En el capítulo VI del Tercer Concilio nos encontramos que : "Para que resplandezca en toda la reverencia que debe tributarse al prelado, y nada falte del honor que se le debe cuando muere, decretando el mismo Sínodo, se establece y ordena, que cuantas veces aconteciere morir un prelado, al instante se toque muy pausadamente la campana mayor sesenta veces, después todas las campanas mayores y entonces las parroquias, los monasterios, las ermitas y hospitales respondan con semejante toque y solemnidad de campanas. Y esto del mismo modo se haga diariamente por todos los días siguientes, durante el espacio de media hora, una vez después del mediodía, y otra después del ocaso del sol, así como en el tiempo del funeral, a fin de que ocupe a todos la frecuente memoria de rogar a Dios, para que conceda por su santa voluntad al difunto prelado la eterna felicidad y al pueblo el conveniente sucesor". Cuando moría algún prebendado, "vístasele con las vestiduras sacerdotales que tuviere o comprare, o sin tan pobre fuere que no puede comprarlas, provéasele de la iglesia, y encomiéndese a Dios su alma por algunos Capitulares y clérigos que han de nombrarse por el Presidente. Hecho lo cual, y llegada la hora del funeral, el Dean y el Cabildo, y juntamente los ministros preparados como de costumbre, precediendo la cruz con los ciriales, salgan de la iglesia, y lleven el cuerpo del difunto a la iglesia donde debiere sepultarse, y después del rezo de la vigilia y del sacrificio de la misa, si según el tiempo se pudiere, sepúltenlo.

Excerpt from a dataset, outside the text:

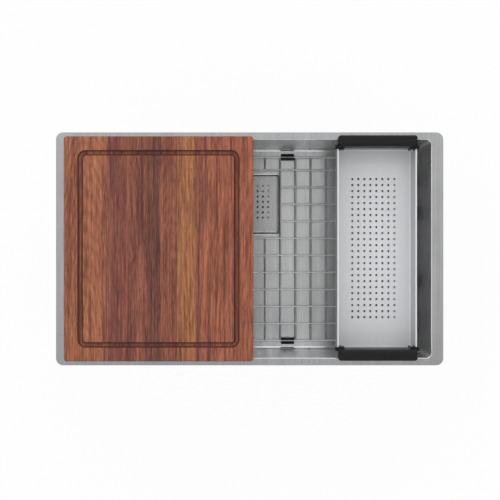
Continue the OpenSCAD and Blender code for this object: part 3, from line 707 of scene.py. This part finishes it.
def soften(node, name, body, material, edge, shortest=0.0, above=-1.0):
    """Replace a node by a copy of it whose sharp edges are rounded to this radius.

    Only edges longer than shortest, with their middle above a height, are rounded.
    """
    form = bmesh.new()
    form.from_mesh(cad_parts[node].data)
    bmesh.ops.remove_doubles(form, verts=form.verts, dist=MERGE)
    bmesh.ops.dissolve_degenerate(form, edges=form.edges, dist=MERGE / 2)
    bmesh.ops.dissolve_limit(
        form, angle_limit=math.radians(0.4), verts=form.verts, edges=form.edges
    )
    weight = form.edges.layers.float.new("bevel_weight_edge")
    for line in form.edges:
        middle = (line.verts[0].co + line.verts[1].co) / 2
        line.smooth = line.calc_face_angle(0) < SHARP
        if not line.smooth and line.calc_length() > shortest and middle.z > above:
            line[weight] = 1
    mesh = rounded(form, "softened", edge, limit_method="WEIGHT")
    keep(name, mesh, body, material, [node])


def node_shape(name, *sockets):
    """Start a Geometry Nodes tree with named inputs; return it with its input node's outputs."""
    tree = bpy.data.node_groups.new(name, "GeometryNodeTree")
    tree.interface.new_socket("Geometry", in_out="OUTPUT", socket_type="NodeSocketGeometry")
    for label, kind in (("Geometry", "Geometry"), *sockets, ("Material", "Material")):
        tree.interface.new_socket(label, in_out="INPUT", socket_type="NodeSocket" + kind)
    return tree, add(tree, "NodeGroupInput").outputs


def grown(base, tree, values):
    """Run a Geometry Nodes tree on a base mesh and return the plain mesh that it makes."""
    work = holder_of(base)
    modifier = work.modifiers.new(tree.name, "NODES")
    modifier.node_group = tree
    for item in tree.interface.items_tree:
        if item.in_out == "INPUT" and item.name in values:
            modifier[item.identifier] = values[item.name]
    return applied(work)


def close_tree(tree, given, *shapes):
    """End a tree: join its shapes, make their instances real and set the material."""
    joined = add(tree, "GeometryNodeJoinGeometry")
    for shape in shapes:
        tree.links.new(shape.outputs[0], joined.inputs[0])
    real = add(tree, "GeometryNodeRealizeInstances", {"Geometry": joined})
    coated = add(tree, "GeometryNodeSetMaterial", {
        "Geometry": real, "Material": given["Material"],
    })
    add(tree, "NodeGroupOutput", {0: coated})
    return tree


def wire_tree():
    """Edges become wires with domed ends, and loose points become weld beads."""
    tree, given = node_shape(
        "Welded wires", ("Wire Radius", "Float"), ("Sides", "Int"), ("Weld Size", "Vector")
    )
    ends = add(tree, "GeometryNodeInputMeshVertexNeighbors").outputs["Vertex Count"]
    loose = add(tree, "FunctionNodeCompare", {2: ends, 3: 0}, data_type="INT", operation="EQUAL")
    parted = add(tree, "GeometryNodeSeparateGeometry", {
        "Geometry": given["Geometry"], "Selection": loose,
    }, domain="POINT").outputs
    ring = add(tree, "GeometryNodeCurvePrimitiveCircle", {
        "Resolution": given["Sides"], "Radius": given["Wire Radius"],
    })
    tubes = add(tree, "GeometryNodeCurveToMesh", {
        "Curve": add(tree, "GeometryNodeMeshToCurve", {"Mesh": parted["Inverted"]}),
        "Profile Curve": ring, "Fill Caps": True,
    })

    # A wire's wall is of four-sided faces, and its cut ends stay flat
    corners = add(tree, "GeometryNodeInputMeshFaceNeighbors").outputs["Vertex Count"]
    wall = add(tree, "FunctionNodeCompare", {
        2: corners, 3: 5,
    }, data_type="INT", operation="LESS_THAN")
    shapes = [add(tree, "GeometryNodeSetShadeSmooth", {"Geometry": tubes, "Shade Smooth": wall})]
    ball = add(tree, "GeometryNodeMeshUVSphere", {
        "Segments": given["Sides"], "Rings": 8, "Radius": given["Wire Radius"],
    })
    drop = add(tree, "GeometryNodeMeshUVSphere", {"Segments": 14, "Rings": 8, "Radius": 0.5})
    for points, piece, size in (
        ("Inverted", ball, (1.0, 1.0, 1.0)), ("Selection", drop, given["Weld Size"]),
    ):
        beads = add(tree, "GeometryNodeInstanceOnPoints", {
            "Points": parted[points], "Instance": piece, "Scale": size,
        })
        real = add(tree, "GeometryNodeRealizeInstances", {"Geometry": beads})
        shapes.append(add(tree, "GeometryNodeSetShadeSmooth", {"Geometry": real}))
    return close_tree(tree, given, *shapes)


def copies_tree():
    """A piece is set on each point, turned about Z by the point's own angle."""
    tree, given = node_shape("Set pieces", ("Piece", "Object"))
    source = add(tree, "GeometryNodeObjectInfo", {"Object": given["Piece"]})
    turn = add(tree, "GeometryNodeInputNamedAttribute", {"Name": "turn"}, data_type="FLOAT")
    set_out = add(tree, "GeometryNodeInstanceOnPoints", {
        "Points": given["Geometry"], "Instance": source.outputs["Geometry"],
        "Rotation": add(tree, "ShaderNodeCombineXYZ", {"Z": turn}),
    })
    return close_tree(tree, given, set_out)


def thread_tree():
    """A spiral ridge round the Z axis, standing on height zero."""
    tree, given = node_shape(
        "Thread", ("Radius", "Float"), ("Turns", "Float"), ("Rise", "Float"), ("Ridge", "Float")
    )
    spiral = add(tree, "GeometryNodeCurveSpiral", {
        "Resolution": 72, "Rotations": given["Turns"], "Start Radius": given["Radius"],
        "End Radius": given["Radius"], "Height": given["Rise"],
    })
    section = add(tree, "GeometryNodeCurvePrimitiveCircle", {
        "Resolution": 4, "Radius": given["Ridge"],
    })
    ridge = add(tree, "GeometryNodeCurveToMesh", {
        "Curve": spiral, "Profile Curve": section, "Fill Caps": True,
    })
    return close_tree(tree, given, ridge)


def points_mesh(rows):
    """A mesh of loose points, each with the angle in which its piece is turned."""
    mesh = bpy.data.meshes.new("places")
    mesh.from_pydata([row[:3] for row in rows], [], [])
    turn = mesh.attributes.new("turn", "FLOAT", "POINT")
    for value, row in zip(turn.data, rows):
        value.value = row[3]
    return mesh


# ---------------- operators


def black_rubber(context):
    """The finish of the bumpers, feet, washers and stopper."""
    return finish("Black moulded rubber", moulded, context.scene.sink_colours.rubber,
                  rough=0.5, grit=0.5 * MM, depth=0.04 * MM)


def bright_wire(context):
    """The finish of the grid's wires and the colander's screws."""
    return finish("Electropolished wire", drawn_wire, context.scene.sink_colours.wire)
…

Por lo cual, asimismo, tengan obligación de hacer exequias y celebrar los sacrificios de la misma que bajo se dirán, y proveer cualesquiera cosas necesarias y oportunas por el hermano difunto, para salud del alma y honor del cuerpo". Y cuando el que moría era un capitular, "tóquese primero dicha campana mayor paulatinamente, si fuere Dignidad, cuarenta veces ; si canónigo, treinta ; si Racionero, veinte ; si medio racionero, diez veces y después, al tiempo del funeral, y de las exequias, todas las demás campanas tóquense solamente con sonido fúnebre". Los entierro solo se podían efectuar desde la aurora hasta el crepúsculo, si era de otra hora, se necesitaba un permiso especial del obispo ; quedaban excluidos del entierro cristiano : los paganos, judíos, infieles, los herejes y sus partidiarios, cismáticos, apóstatas, excomulgados y suicidas. Una disposición curiosa es que : "Procuren los curas con sumo cuidado desterrar los convites, las crápulas y cualesquiera otros excesos que suelen observar los individuos cuando tienen que dar sepultura a un difunto, haciéndoles comprender que debían ya haber renunciado hace mucho tiempo a una costumbre semejante...".